Thirdly, Planning for Traveller Sites is based on a false premise: that existing policy failed because it imposed targets on councils and that a more locally based approach will deliver. At its worst, local determination leads to situations like Basildon’s refusal to make any additional provision. The reason that local authorities are slow in identifying sites and most planning applications are refused is resistance by local residents. Putting the emphasis on determination by local communities is exactly how not to make provision for Gypsies and Travellers and thus to increase homelessness, evictions and inter-community tensions. Many local authorities make similar points. To make the needed provision, they need strong, unambiguous guidance from the Government, not putting the most parochial, reactionary sections of the community in the driving seat. Will the Government provide clear guidance to local authorities that where opposition by local residents to a Traveller site is based on reasons that are not concerned with planning, it is to be ignored?

Fourthly, the restrictions on development of sites in open countryside in paragraph 22 of Planning for Traveller Sites are at odds with the presumption in favour of sustainable development in the NPPF. Ideally, both housing and Traveller sites should be located conveniently for access to schools, public services, amenities and shops, but making it hard for Travellers to get planning permission except on land which is contiguous with other developments will drive up the price and make it far harder for them to provide sites for themselves, as they have been doing since Circular 1/06. Will the Government strike out paragraph 22, for which there is no equivalent in the NPPF?

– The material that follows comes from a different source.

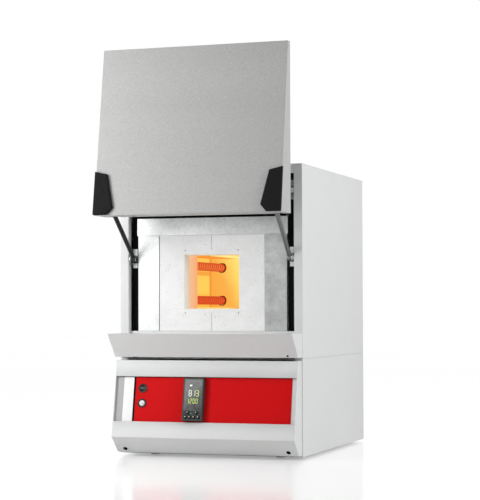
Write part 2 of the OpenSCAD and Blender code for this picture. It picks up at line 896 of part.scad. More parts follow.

Finally, the Secretary of State says, when asked about Travellers, that we want to see fair play within the planning system. However, what we have under the coalition is a manifestly unfair system in which the prejudice and racism of settled communities has been given free rein; where local authorities are being encouraged—and indeed subsidised to the tune of millions of pounds—to kick Travellers off sites they own and develop at their own expense; and where planning for Travellers is under a different and harsher regime than for the rest of the population.

For the past 45 years, I have fought for the rights of Gypsies and Travellers to have places to live like everyone else. I am sorry to say that under this Secretary of State we are back where I began. The spectacle of riot police invading Dale farm to evict residents, including pregnant women, small children and disabled elderly people, was the epitome of our denial of fair play to this most deprived of all communities.